§ **REQUIREMENTS**
Return all the data, word for word.

§ **DATA LINES**
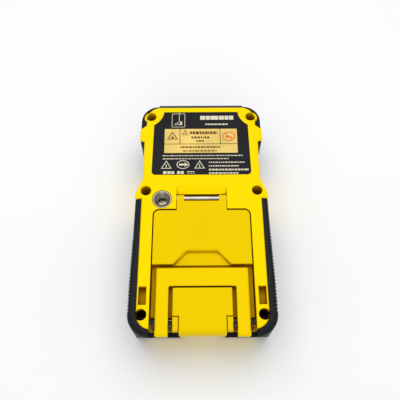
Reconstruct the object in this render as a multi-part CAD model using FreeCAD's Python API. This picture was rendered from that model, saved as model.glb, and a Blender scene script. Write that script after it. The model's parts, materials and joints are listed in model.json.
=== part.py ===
import FreeCAD, Part
import math
import os

# Laser distance meter, lying on its display side with its back up.
# Millimetres. +Z is up out of the back, +Y points to the laser end, +X is to the right
# when the back is looked at with the laser end away.
# Every piece is drawn with y measured from the tail end. write_part moves it, so that the
# origin is the middle of the rest plane.

Vector = FreeCAD.Vector

# ---- driving dimensions -------------------------------------------------------------------

# Outside of the whole meter
body_length = 113.0
body_width = 62.0            # over the rubber grips, at the widest place
body_height = 29.0
rubber_drop = 0.5            # the rubber stands this far below the back plane
rubber_round = 2.2           # rounding of the rubber's outer edges
shell_round = 1.1            # rounding of the shells' outer edges
corner_round = 9.3           # outer corners in plan, at the tail
head_corner_round = 8.3      # outer corners in plan, at the laser end
tail_upright = 3.2           # height of the upright band at the tail, below the back plane
tail_draft = 10.5            # degrees that the tail leans inward below that band

# Yellow shells
wall = 2.2
tail_wall = 3.2
grip_taper = 0.55             # the grips narrow by this much towards their upper ends
grip_thickness = 3.7         # rubber at the sides, at the widest place
tail_rubber = 2.7            # rubber at the tail
cap_thickness = 1.4          # end cap at the laser end
split_height = 14.0          # joint between front shell and rear shell
rest_rim_width = 3.0         # raised rim that the meter lies on
rest_rim_height = 0.9
flare_height = 2.9           # the shell stands out this far above the grips' upper ends
wing_height = 2.1            # the shell's small side wings, between bumper and waist
wing_drop = 7.0              # the wings reach this far below the back plane

# Screws that hold the two shells together
screw_head_radius = 2.1
screw_head_height = 1.5
screw_shank_radius = 1.1
screw_length = 9.5
screw_well_radius = 2.45
screw_well_depth = 13.0
boss_wall = 1.1
tail_boss_drop = 2.6          # the rubber covers the tail bosses by this much
screw_inset_tail = 2.1       # from the shell's side face to the screw's axis
screw_inset_head = 2.35
screw_tail_y = 8.7
screw_head_back = 7.3        # from the laser end back to the first pair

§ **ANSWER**
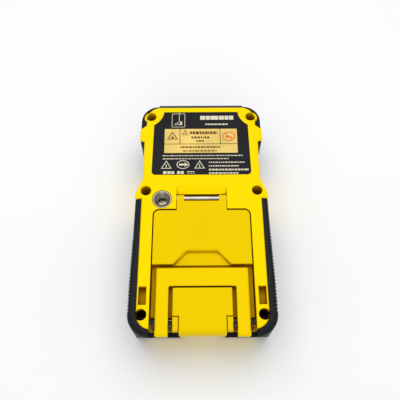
Reconstruct the object in this render as a multi-part CAD model using FreeCAD's Python API. This picture was rendered from that model, saved as model.glb, and a Blender scene script. Write that script after it. The model's parts, materials and joints are listed in model.json.
=== part.py ===
import FreeCAD, Part
import math
import os

# Laser distance meter, lying on its display side with its back up.
# Millimetres. +Z is up out of the back, +Y points to the laser end, +X is to the right
# when the back is looked at with the laser end away.
# Every piece is drawn with y measured from the tail end. write_part moves it, so that the
# origin is the middle of the rest plane.

Vector = FreeCAD.Vector

# ---- driving dimensions -------------------------------------------------------------------

# Outside of the whole meter
body_length = 113.0
body_width = 62.0            # over the rubber grips, at the widest place
body_height = 29.0
rubber_drop = 0.5            # the rubber stands this far below the back plane
rubber_round = 2.2           # rounding of the rubber's outer edges
shell_round = 1.1            # rounding of the shells' outer edges
corner_round = 9.3           # outer corners in plan, at the tail
head_corner_round = 8.3      # outer corners in plan, at the laser end
tail_upright = 3.2           # height of the upright band at the tail, below the back plane
tail_draft = 10.5            # degrees that the tail leans inward below that band

# Yellow shells
wall = 2.2
tail_wall = 3.2
grip_taper = 0.55             # the grips narrow by this much towards their upper ends
grip_thickness = 3.7         # rubber at the sides, at the widest place
tail_rubber = 2.7            # rubber at the tail
cap_thickness = 1.4          # end cap at the laser end
split_height = 14.0          # joint between front shell and rear shell
rest_rim_width = 3.0         # raised rim that the meter lies on
rest_rim_height = 0.9
flare_height = 2.9           # the shell stands out this far above the grips' upper ends
wing_height = 2.1            # the shell's small side wings, between bumper and waist
wing_drop = 7.0              # the wings reach this far below the back plane

# Screws that hold the two shells together
screw_head_radius = 2.1
screw_head_height = 1.5
screw_shank_radius = 1.1
screw_length = 9.5
screw_well_radius = 2.45
screw_well_depth = 13.0
boss_wall = 1.1
tail_boss_drop = 2.6          # the rubber covers the tail bosses by this much
screw_inset_tail = 2.1       # from the shell's side face to the screw's axis
screw_inset_head = 2.35
screw_tail_y = 8.7
screw_head_back = 7.3        # from the laser end back to the first pair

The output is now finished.